Je suis actuellement à dix lieues de Bruxelles, dans une terre de M. du Châtelet[1]. Je ne sais comment nos affaires iront ; mais elles ne peuvent pas aller mal.

En vous remerciant de votre expédition avec le Mouhy. Me voilà en repos de ce côté-là, car je le crois de bonne foi.

Adieu, mon cher ami ; consolez-moi dans mon exil ; vous savez que votre amitié m’est nécessaire partout. Nous avons vu à Valenciennes M. de Séchelles[2], qui nous a fait les honneurs de la ville avec une galanterie infinie : nous n’avons pu nous dispenser d’y rester quatre jours. Il y avait force colonels. Nous avons eu bal, ballet et comédie. Il a écrit à M. Hérault[3], sur M. de Voltaire, d’une façon très-agréable. Il me parait infiniment aimable. Je pourrais bien, dans l’intervalle de quelques délais, retourner à Valenciennes pendant que M. Hérault y sera : c’est une connaissance très-utile à faire.

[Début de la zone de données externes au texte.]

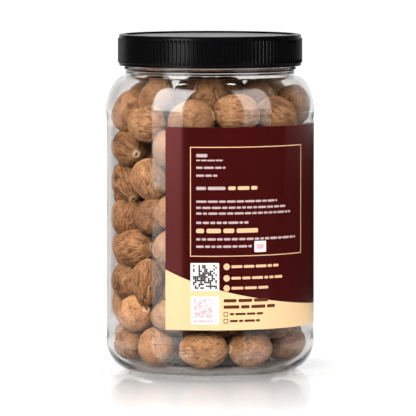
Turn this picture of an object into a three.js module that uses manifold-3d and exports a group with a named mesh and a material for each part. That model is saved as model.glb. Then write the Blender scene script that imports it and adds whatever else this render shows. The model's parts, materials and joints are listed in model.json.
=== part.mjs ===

Votre ami vous dit les choses les plus tendres : il recommence à travailler à Mahomet ; mais n’oubliez pas Zulime ; elle ferait à merveille dans les circonstances présentes : son sort est entre vos mains.

  1. À Beringen
  2. Jean Moreau, seigneur de Séchelles, fils de Pierre Moreau, secrétaire du roi, et d’Hélène Charon, né le 10 mai 1690, maître des requêtes en 1719, intendant de Hainaut en 1727, intendant de Lille en 1743, contrôleur général en 1754, mort le 31 décembre 1760.
  3. Le lieutenant de police Hérault était son gendre.